Given HTLC works: SPV swap deprecated, SPV primitive retained

Builds on spv-oracle-swap-is-not-atomic-use-htlc.md, which decided HTLC is the swap construction. This answers the follow-on question: if HTLC works, is there any remaining use for the SPV path?

The distinction that resolves it

“The SPV path” is two separable things:

  1. The SPV-oracle SWAP — the any-wallet covenant, its finalize/forfeit flow, the on-chain BTC-tx parser. This is a worse swap: the BTC payer bears all the timing risk (pays a plain address with no refund; can lose the BTC on a deadline race). HTLC strictly dominates it — HTLC’s worst case is “both refund and walk away whole.” There is no swap scenario where you’d choose the SPV-oracle swap if HTLC is available.

  2. The SPV verification PRIMITIVEspv/merkle.py, spv/pow.py, spv/payment.py:verify_payment (“prove a Bitcoin payment/tx was mined to N confirmations”). This answers a question HTLC cannot.

Why HTLC cannot replace the primitive

An HTLC is a two-sided lock: it requires a live counterparty who locks the other leg and a shared secret that unlocks both. The SPV primitive proves a fact about Bitcoin to Radiant with no Bitcoin-side counterparty and no Bitcoin-side script — a one-directional oracle. Use cases with no party to HTLC against:

  • Bridge-in / mint-against-deposit — BTC sent to an address ⇒ Radiant mints/releases. No counterparty locks an RXD leg. (This is the BTC-peg mint-side direction; mint-side is reusable SPV code by design.)

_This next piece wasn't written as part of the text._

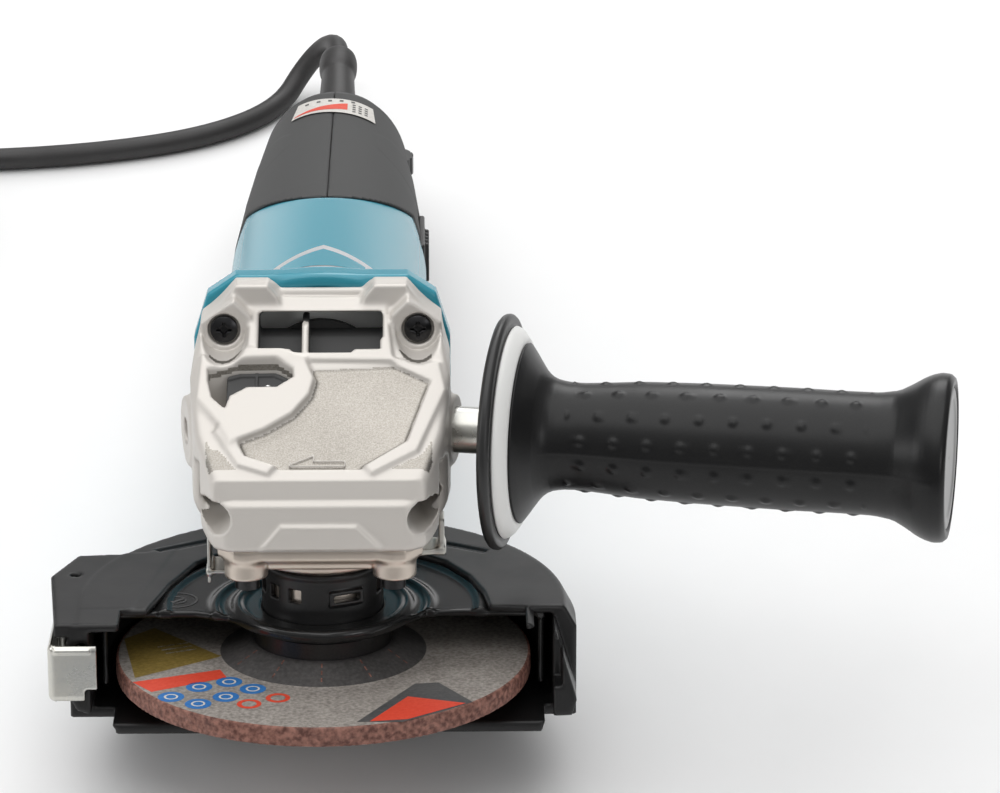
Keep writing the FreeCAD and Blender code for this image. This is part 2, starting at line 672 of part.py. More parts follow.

  • Paywall / gated release / faucet — “prove you paid, get the thing.” Non-atomicity is the intended pay-or-nothing semantics, not a bug.

  • Proof-of-payment receipts for off-Radiant events.

The decision

Component

Status

Rationale

SPV-oracle swap covenant (any-wallet, finalize/forfeit, BTC-tx parser)

DEPRECATED for swaps

HTLC dominates; no swap reason to keep it

SPV primitive (merkle/pow/verify_payment)

RETAINED, maintained

Only tool for the no-counterparty class (bridge-in/oracle); already shipped + audited

R1 (REF authenticity)

Active, applies to BOTH

Any covenant binding a singleton ref, HTLC included

R2 (scriptSig>=128B)

WON’T-FIX, documented

SPV-oracle-swap parser only; that path is retired

forged-payment-in-scriptsig

WON’T-FIX, documented

SPV-oracle-swap parser only; same

Consequences for the work

  • No more hardening of the SPV-oracle swap covenant. R2 and forged-payment are real but live on a retired path — documented, not fixed. The SDK-side R2 guard already shipped (cheap, harmless to keep).

  • Keep the SPV primitive sound (light touch). The 2026-05-25 merkle hex-validation fix was worth it for the bridge-in/oracle use, NOT the swap. Do not invest in fuzzing the any-wallet swap parser further.

  • All real cross-chain-swap effort goes to the HTLC path. Its bottleneck is that the concrete swap legs do not exist yet (the coordinator’s btc_leg/radiant_leg/indexer/seen_store are injected; only test fakes exist), so the HTLC swap cannot run end-to-end. That is the next thing to build.

Open product question (deferable)

Whether you will ever ship a one-way SPV product (bridge-in / payment gate) decides whether the primitive stays alive long-term. Keeping it maintained costs almost nothing (it is shipped + audited), so this can be deferred. If cross-chain is certain to be swaps-only forever, even the primitive becomes dead weight — but that is a roadmap call, not a code call.